When FTX collapsed, Anthropic's stake got frozen in bankruptcy. The liquidation team eventually sold it off in March 2024 for $1.34 billion to cover creditor losses. Abu Dhabi's Mubadala fund bought the biggest chunk—$500 million, exactly matching what SBF originally invested. Jane Street, SBF's former employer, also bought in. The irony is thick: the company that once employed SBF was now buying back shares that were originally purchased with stolen customer money.
If the liquidators hadn't sold? That 8% stake would be worth $30 billion today. Instead, $1.34 billion went back to FTX creditors. It's the biggest "what if" in the entire FTX bankruptcy.

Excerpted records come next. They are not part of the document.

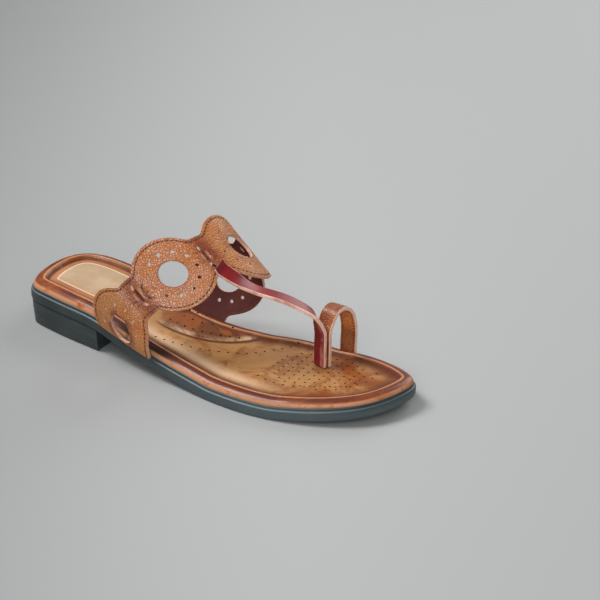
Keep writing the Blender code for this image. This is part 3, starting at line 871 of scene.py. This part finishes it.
# creases at the necks: place from the neck and across in millimetres, heading in degrees from the band's way,
# length, width and height in millimetres; below 0 is a valley
creases = columns(
    "neck place across heading length width height",
    (2, 0.3, -0.5, 90, 12.0, 1.10, -0.75),
    (2, -1.9, -0.2, 88, 11.0, 1.20, 0.45),
    (2, 2.2, -0.8, 93, 11.5, 1.25, 0.50),
    (2, 3.9, 2.6, 62, 6.0, 0.80, -0.32),
    (2, 4.2, -1.8, 118, 6.5, 0.75, -0.30),
    (2, 5.0, 0.4, 12, 6.0, 0.70, -0.26),
    (2, 5.6, -4.6, 152, 6.5, 0.70, -0.26),
    (2, 5.4, 5.2, 30, 7.0, 0.75, -0.26),
    (2, -3.8, 3.4, 150, 7.0, 0.75, -0.30),
    (2, -4.2, 0.6, 176, 7.0, 0.70, -0.28),
    (2, -4.4, -2.8, 20, 7.0, 0.75, -0.26),
    (2, -3.9, -6.0, 38, 6.0, 0.70, -0.22),
    (4, -2.5, 0.3, 92, 11.0, 0.85, -0.60),
    (4, -4.1, 0.2, 90, 9.0, 1.10, 0.35),
    (4, -0.8, 0.2, 90, 9.5, 1.10, 0.40),
    (4, 1.3, 2.2, 40, 5.5, 0.70, -0.22),
    (4, 1.5, -2.4, 140, 5.5, 0.70, -0.22),
    (4, -6.1, 3.0, 145, 6.0, 0.70, -0.24),
    (4, -6.5, -0.4, 5, 6.0, 0.65, -0.20),
    (4, -6.1, -3.8, 35, 5.5, 0.70, -0.22),
    (6, 0.0, 0.0, 90, 12.0, 1.05, -0.70),
    (6, -2.0, 0.0, 90, 10.0, 1.20, 0.45),
    (6, 2.0, 0.0, 90, 10.0, 1.20, 0.45),
    (6, 4.0, 3.0, 35, 6.5, 0.75, -0.26),
    (6, 4.2, -3.0, 145, 6.5, 0.75, -0.26),
    (6, -4.0, 3.2, 145, 6.5, 0.75, -0.26),
    (6, -4.2, -3.0, 35, 6.5, 0.75, -0.26),
)

bandStitch = {"margin": 0.0019, "pitch": 0.0026, "length": 0.0017, "radius": 0.00034, "sink": 0.00018,
              "groove": 0.00016, "grooveWidth": 0.0006, "end": 0.0012, "lift": 0.00005, "samples": 900}


def foldHeight(place, across):
    # sum of the creases: each is its height times a bell across its line and an eased fade along it
    total = np.zeros_like(place)
    for i in range(len(creases["neck"])):
        row = {key: creases[key][i] for key in creases}
        heading = np.radians(row["heading"])
        along = (place - bandKnots[int(row["neck"])]) * 1000 - row["place"]
        aside = across * 1000 - row["across"]
        far = along * np.cos(heading) + aside * np.sin(heading)
        off = aside * np.cos(heading) - along * np.sin(heading)
        bell = np.exp(-(off / row["width"]) ** 2)
        total += row["height"] * bell * ease(1.5 * (1 - np.abs(2 * far / row["length"])))
    return total / 1000


def edgeGap(place, across):
    # distance to the band's outline: the gap along the width, turned by the outline's slope
    step = 0.0002
    slope = (bandHalf(place + step) - bandHalf(place - step)) / (2 * step)
    return (bandHalf(place) - np.abs(across)) / np.sqrt(1 + slope**2)


def bandSurface(flat):
    # bends the flat leather: flat points are place, across and height over the middle surface
    place, across, height = flat[:, 0], flat[:, 1], flat[:, 2]
    middle = bandPoint(place, across)
    out = bandOut(place, across)
    seam = np.exp(-((edgeGap(place, across) - bandStitch["margin"]) / bandStitch["grooveWidth"]) ** 2)
    lift = foldHeight(place, across) - bandStitch["groove"] * seam * np.sign(height)
    return middle + (height + lift)[:, None] * out


def flatPegs():
    # pinholes round each big hole and slits at the necks, as pegs through the flat leather
    angle = np.radians(np.arange(pinholes["count"]) * 360 / pinholes["count"])
    places, across = [], []
    for k, turn in enumerate(pinholes["turns"]):
        x = bandKnots[2 * k + 1] + pinholes["ring"] * np.cos(angle + math.radians(turn))
        y = pinholes["ring"] * np.sin(angle + math.radians(turn))
        inside = (x > pinholes["endMargin"]) & (x < bandKnots[-1] - pinholes["endMargin"])
        places.append(x[inside])
        across.append(y[inside])
    places.append(bandKnots[slits["neck"].astype(int)] + slits["place"])
    across.append(slits["across"])
    places, across = np.concatenate(places), np.concatenate(across)
    small = len(places) - len(slits["neck"])
    long = np.concatenate([np.full(small, pinholes["radius"]), slits["long"]])
    wide = np.concatenate([np.full(small, pinholes["radius"]), slits["wide"]])
    lean = np.radians(np.concatenate([np.zeros(small), slits["lean"]]))
    centres = np.stack([places, across, 0 * places], -1)
    first = np.stack([np.cos(lean), np.sin(lean), 0 * lean], -1) * long[:, None]
    second = np.stack([-np.sin(lean), np.cos(lean), 0 * lean], -1) * wide[:, None]
    axes = np.tile([0.0, 0.0, pinholes["reach"]], (len(places), 1))
    return pegs(centres + restPoint, first, second, axes, pinholes["sides"])


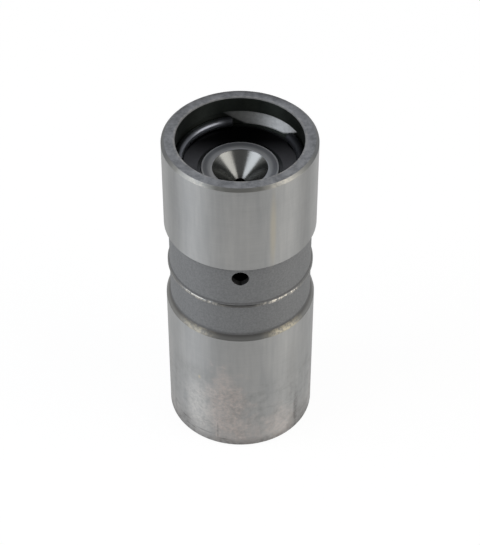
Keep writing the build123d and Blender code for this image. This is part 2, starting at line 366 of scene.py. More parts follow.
def oil_hole():
    """Rings of points from a square opening in the outer wall through the hole to the bore's.

    Each ring has as many points as the square has steps round it. On the wall the rings go from
    the square to the circle in even shares, and in the hole they follow its rounded edge and then
    its wall. The drill's point is a bell curve on the circle's radius. On a cylinder, y is minus
    the root of the radius squared less x squared.
    """
    side = np.arange(HOLE_CELLS)
    half = HOLE_CELLS // 2
    across = np.concatenate([side - half, 0 * side + half, half - side, 0 * side - half])
    up = np.roll(across, HOLE_CELLS)
    turn = np.arctan2(up, across)
    point = 1 + DRILL_POINT * np.exp(-(((turn + np.pi / 2) / DRILL_POINT_WIDTH) ** 2))
    circle = np.stack([np.cos(turn), np.sin(turn)]) * point
    rings = []

    def lay(radius, share, size, sunk):
        """Add a ring on a cylinder, mixed from square to circle and sunk towards the axis."""
        square = np.stack([radius * np.sin(across * 2 * np.pi / COLUMNS), up * HOLE_REACH / half])
        x, z = (1 - share) * square + share * circle * size
        y = sunk - np.sqrt(radius**2 - x**2)
        rings.append(np.stack([x, y, z + OIL_HOLE_HEIGHT], axis=-1))

    edge = OIL_HOLE_EDGE
    for share in np.linspace(0, 1, HOLE_RINGS):
        lay(NECK_RADIUS, share, OIL_HOLE_RADIUS + edge, 0)
    for turn_in in np.linspace(0, np.pi / 2, ARC_STEPS - 1)[1:]:
        size = OIL_HOLE_RADIUS + edge * (1 - math.sin(turn_in))
        lay(NECK_RADIUS, 1, size, edge * (1 - math.cos(turn_in)))
    lay(NECK_RADIUS, 1, OIL_HOLE_RADIUS, edge + SUPPORT)
    lay(BORE_RADIUS, 1, OIL_HOLE_RADIUS, -SUPPORT)
    for share in np.linspace(1, 0, HOLE_RINGS):
        lay(BORE_RADIUS, share, OIL_HOLE_RADIUS, 0)
    return np.stack(rings)


def body_surface(shape):
    """The turned body with its oil hole, and with nicks on the ridge, the shoulder and the rim.

    A nick draws the points of its edge in towards the axis by its depth. On the ridge the depth
    grows with the radius, and at the other two it fades up and down as a bell curve.
    """
    profile = body_profile(shape)
    radius, height = profile.T
    grid = turned(profile)
    bearing = bearings()

    depth = shape.nick_depth / MM
    on_ridge = np.clip((radius - NECK_RADIUS - 0.04) / (RIDGE_RADIUS - NECK_RADIUS), 0, 1)
    on_ridge = on_ridge * (abs(height - RIDGE_TOP + 0.2) < 0.3)
    on_shoulder = np.exp(-(((height - LOWER_LAND_TOP) / 0.25) ** 2)) * (radius > BODY_RADIUS - 0.3)
    on_rim = np.exp(-(((height - BODY_LENGTH + 0.2) / 0.3) ** 2)) * (radius > BODY_RADIUS - 0.6)
    worn = sum(
        edge[:, None] * nicks(bearing, seed, count, depth * share)
        for edge, (seed, count, share) in zip((on_ridge, on_shoulder, on_rim), NICKS)
    )
    kept = 1 - worn / np.maximum(radius, 1)[:, None]
    grid[..., :2] *= kept[..., None]

    faces = quads(grid)
    keep = np.ones(faces.shape[:2], bool)
    middle = COLUMNS // 2
    half = HOLE_CELLS // 2
    for wall in (NECK_RADIUS, BORE_RADIUS):
        near = (abs(radius - wall) < 1e-6) & (abs(height - OIL_HOLE_HEIGHT) < HOLE_REACH + 1e-6)
        first = np.flatnonzero(near)[0]
        keep[first : first + HOLE_CELLS, middle - half : middle + half] = False
    rings = oil_hole()
    return (grid, faces[keep]), (rings, quads(rings))


def seat_surface(shape):
    """The turned pushrod seat: dished flange, raised boss, conical cup and its oil hole.

    The cup is a cone, so its depth is the width of its wall over the tangent of its half angle.
    """
    fine = shape.edge_round / MM
    boss_top = DISH_FLOOR + BOSS_HEIGHT
    cup_angle = math.radians(CUP_HALF_ANGLE)
    cup_bottom = boss_top - (CUP_RADIUS - SEAT_HOLE_RADIUS) / math.tan(cup_angle)
    corners = [
        (SEAT_RADIUS / 2, SEAT_BOTTOM, 0),
        (SEAT_RADIUS - SEAT_CHAMFER, SEAT_BOTTOM, fine),
        (SEAT_RADIUS, SEAT_BOTTOM + SEAT_CHAMFER, fine),
        (SEAT_RADIUS, SEAT_TOP, SEAT_RIM_ROUND),
        (SEAT_RADIUS - SEAT_RIM_WIDTH, SEAT_TOP, SEAT_RIM_ROUND),
        (BOSS_RADIUS + DISH_FLOOR_WIDTH, DISH_FLOOR, DISH_ROUND),
        (BOSS_RADIUS, DISH_FLOOR, fine / 2),
        (BOSS_RADIUS, DISH_FLOOR + BOSS_HEIGHT - BOSS_CHAMFER, fine / 2),
        (BOSS_RADIUS - BOSS_CHAMFER, boss_top, fine / 2),
        (CUP_RADIUS, boss_top, CUP_LIP),
        (SEAT_HOLE_RADIUS, cup_bottom, fine),
        (SEAT_HOLE_RADIUS, SEAT_BOTTOM, fine),
        (SEAT_RADIUS / 2, SEAT_BOTTOM, 0),
    ]
    grid = turned(softened(corners, steps=6))
    return ((grid, quads(grid)),)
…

Here's what gets me though: Anthropic is now systematically distancing itself from EA, even though the entire founding logic, early funding, and governance structure all came from that ecosystem. Daniela Amodei said in a recent interview that she doesn't identify with the EA label anymore—despite her husband being one of the movement's most influential figures and literally just joining her company as technical staff. They're taking EA's money, using EA's people, but refusing to acknowledge it. Smart business move after SBF tanked the movement's reputation, but the facts don't change.
Meanwhile, SBF is in federal prison, eligible for release in 2049 when he's 57. The company he bet on is now valued at $380 billion and battling the Pentagon over AI militarization. His founder is on Capitol Hill and in the New York Times. If that $500 million had been legal, SBF would be remembered as one of the highest-return venture investors of the era.
Instead, we got this: two people from the same social network, same philosophy, same gatherings. One built a $380 billion AI empire on the "safe side" of a risky bet. The other ended up in prison for pushing the same logic past the line into crime. The $500 million check connecting them remains the strangest chapter in Anthropic's entire story.